UNC J-school Professor to Advise Duke Chronicle

Ryan Thornburg, associate professor at the UNC School of Journalism and Mass Communication, will share his expertise with Duke for the 2013-14 academic year, as a mentor to the students of Duke’s independent student news organization, The Chronicle.  Thornburg will help guide The Chronicle’s transition to a digital-first news product. 

“Working with students who see real opportunity in the future of journalism and media generally is one of the greatest privileges of being a professor at UNC and now a visiting lecturer at Duke,” Thornburg said.

Thornburg will work in-house at The Chronicle, assisting with the launch of a year-long initiative to train a volunteer student staff and build the daily nonprofit news operation into a multimedia, interactive and on-demand service.  A key component of Thornburg’s position is to organize student training programs and workshops.

“During the critical first year of our transformation, we think having a professional journalist on site, particularly someone with expertise in the transition from a product that is primarily print to multiple products and services delivered in multiple digital formats, will help make our transition a success,” said Chronicle General Manager Chrissy Beck.

Thornburg’s appointment at Duke as a Visiting Lecturer in Digital Media will make him part of the DeWitt Wallace Center for Media and Democracy (DWC) at the Sanford School of Public Policy. 

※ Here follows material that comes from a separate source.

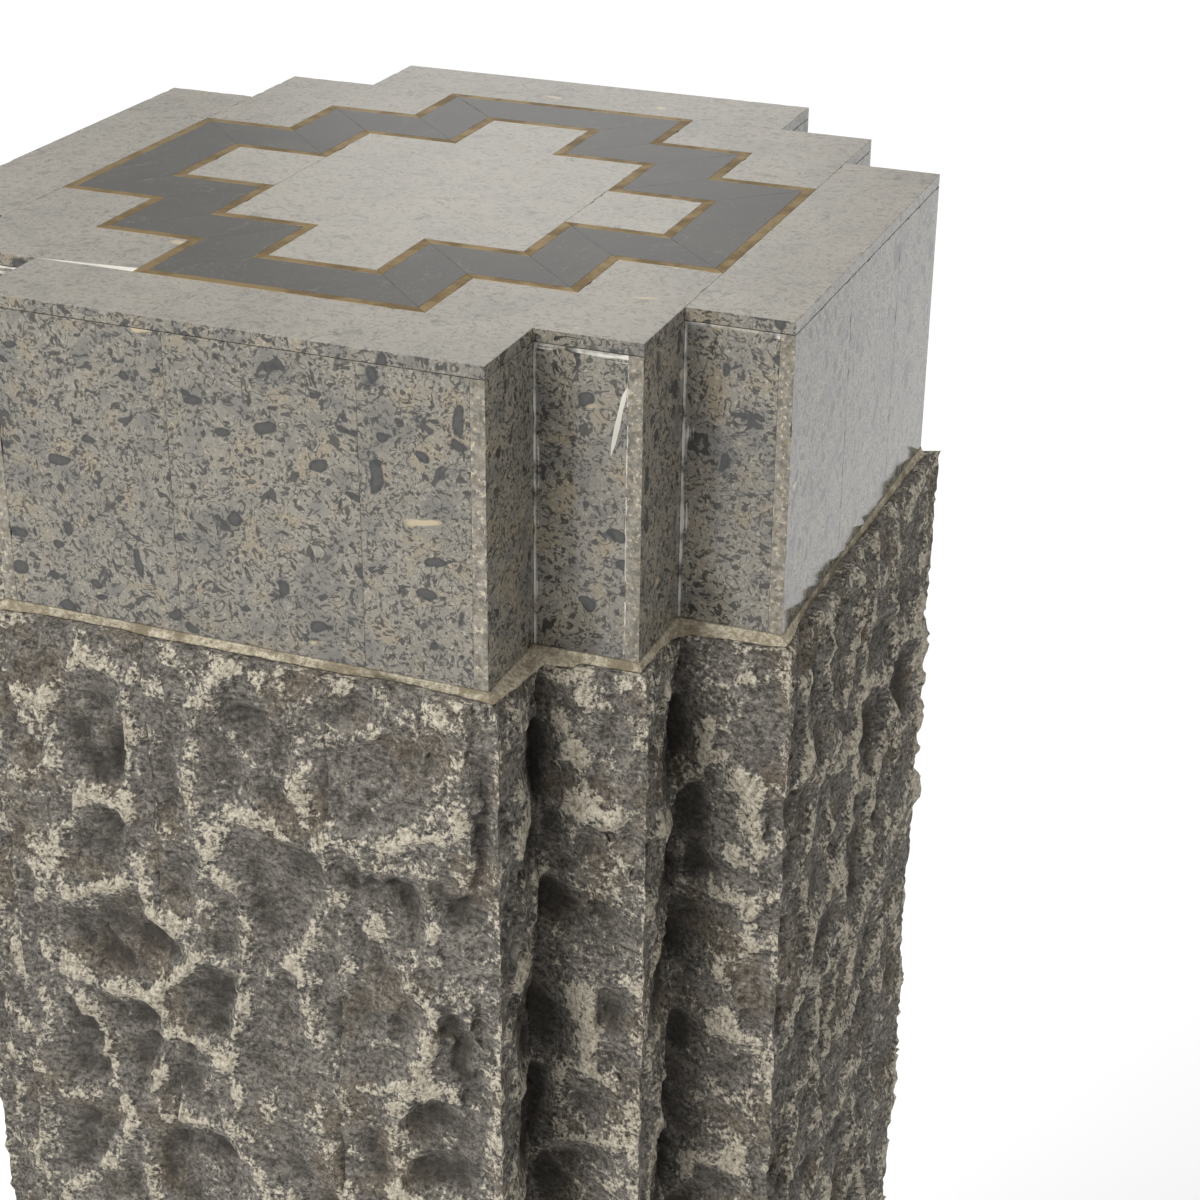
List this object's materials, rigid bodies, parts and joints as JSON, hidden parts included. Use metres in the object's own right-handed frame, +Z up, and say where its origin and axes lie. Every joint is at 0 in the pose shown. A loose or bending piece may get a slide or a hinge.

Philip Bennett, Patterson Professor at Sanford and DWC director, said, “Ryan Thornburg has a strong record as a newsroom manager and a scholar in thinking creatively about journalism's new frontiers. His work with The Chronicle staff should help Duke and other universities understand better how to transform a highly successful student newsroom into a vital center for digital media.”

Thornburg will continue teaching at UNC during the nine-month appointment and use the experience at The Chronicle to further his research and publishing agenda.  

"Ryan is creating new knowledge through research and then bringing that knowledge to the marketplace,” said UNC School of Journalism Dean Susan King. “I'm pleased to be in this partnership with the Sanford School that can help extend our service to the state and the media industries." 

An appreciation for the educational mission of The Chronicle was important to the Chronicle’s staff and board, which helped raise the funding to support Thornburg’s service at Duke.  A committee of current student leaders, alumni, staff and board members of The Chronicle, as well as DWC faculty and staff, selected Thornburg from a national pool of more than 35 applicants. 

Thornburg has spent the last two years at UNC’s journalism school focused on a project funded by the John S. and James L. Knight Foundation to help North Carolina’s rural newspapers create new revenue and reporting opportunities from public data. He also serves on the board of UNC’s student newspaper, The Daily Tar Heel.